Can the different backends cooperate?

hartwiganzt commented 4 years ago

@klausbu thank you for your question! It really depends on the hardware whether this is a reasonable setup. For example, in the Summit supercomputer, 98% of the performance is in the NVIDIA 100 GPUs, only 2% are in the IBM Power9 CPU. In other words, if you have one/two strong GPUs, you may want to use the CPU for communication / management only. But in general, you can use domain decomposition and solve subdomains on the CPU and the GPU in parallel. Maybe @pratikvn has more experience in this.

pratikvn commented 4 years ago

@klausbu , if your subdomains have distinct problems they need to solve and communicate between the solves, then this is possible but you would have to manage the communication yourself, eg through MPI. For example, if you wanted to use a domain decomposition method to split your problem into different subdomains, solve the local problems in parallel on those subdomains, communicate and iterate until convergence.

For your example case, you would create 3 executors, an omp executor and two cuda/hip executors and have three MPI ranks associated with each of the executors. Then on the local executors you would be able to use all the functionalities of Ginkgo (solvers/preconditioners/SpMV) independently, but between the executors, you would manage the communication through MPI functions yourself.

klausbu commented 4 years ago

@pratikvn, background: in supercomputing hardware configurations are either optimized for GPU computation or CPU computation. Engineering workstations in small businesses are usually different, using 32+ cores and 1-2 GPUs which offer some compute performance that's not leveraged. For larger cases unpublished hybrid CPU+GPU CG solvers show a speedup of 50%-150% depending on the CFD problem. Loadbalancing is achieved by adapting the domain decomposition, available GPU memory is a limiting factor.

The objective is to solve one decomposed fp64 problem, splitting the work across the CPU(s) and GPU(s). Hybrid mixed precision fp64(CPU)/fp32(GPU) computation isn't a problem, neither is pure GPU linear algebra computation as long as the problem fits into the GPU memory but I'd like to have a pure fp64 hybrid implementation too and am looking for a suitable library as a starting point so I don't have to reinvent the wheel from scratch.

pratikvn commented 4 years ago

@klausbu , If understand it correctly, you have one fp64 problem which you want to solve by splitting the work into CPU and GPU.

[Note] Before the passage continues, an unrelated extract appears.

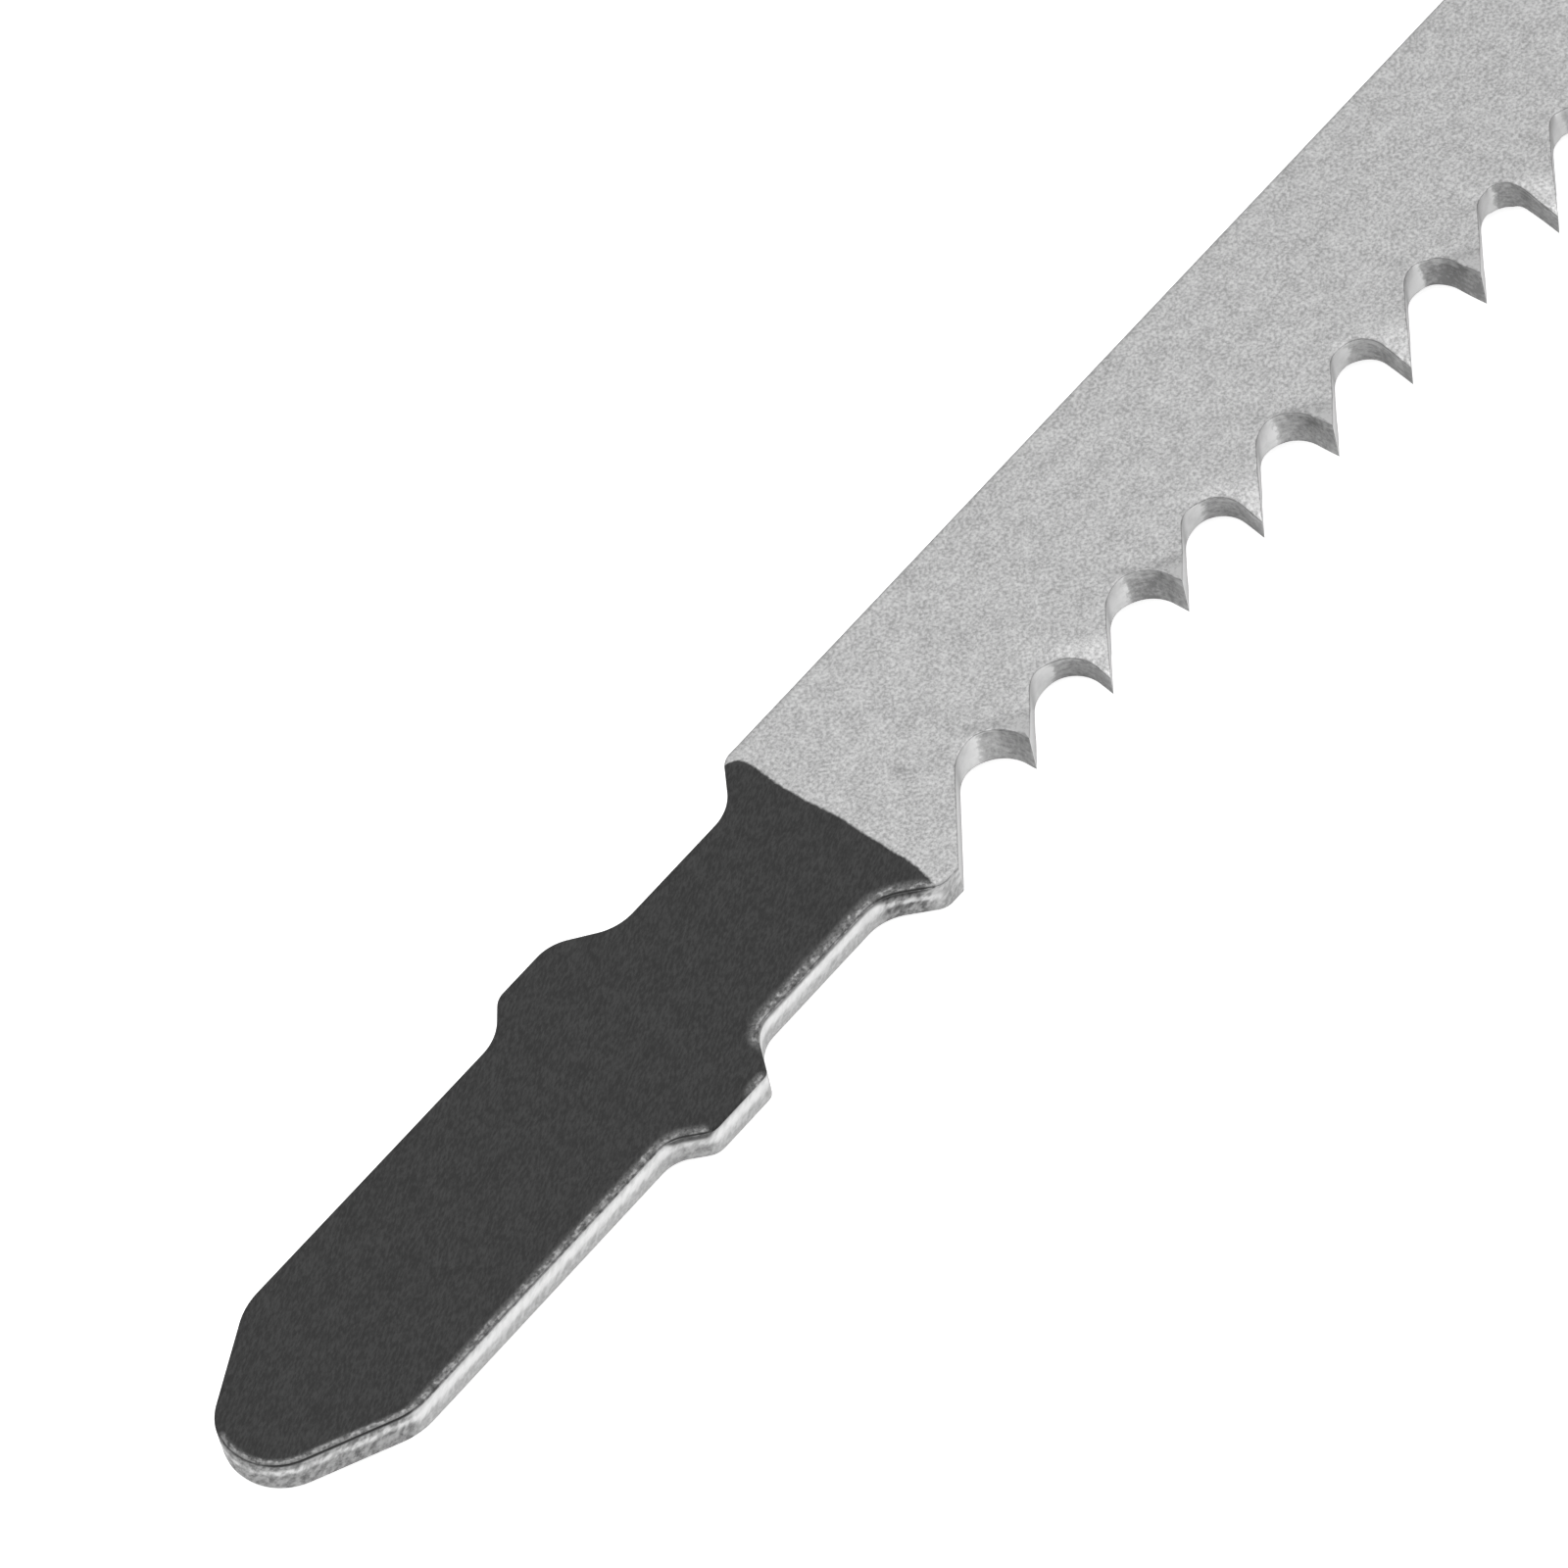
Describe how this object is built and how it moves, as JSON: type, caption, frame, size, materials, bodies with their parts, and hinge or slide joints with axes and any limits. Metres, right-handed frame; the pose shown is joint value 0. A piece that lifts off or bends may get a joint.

What I meant previously was that if you want to do this with a domain decomposition method, it is possible as you can have distinct local solvers on CPU/GPU's and then communicate after the local solves. But if you want to do something like a distributed Krylov solve, then that is currently not possible within our setup as one system solve can be handled by one executor(CPU/GPU) at one time.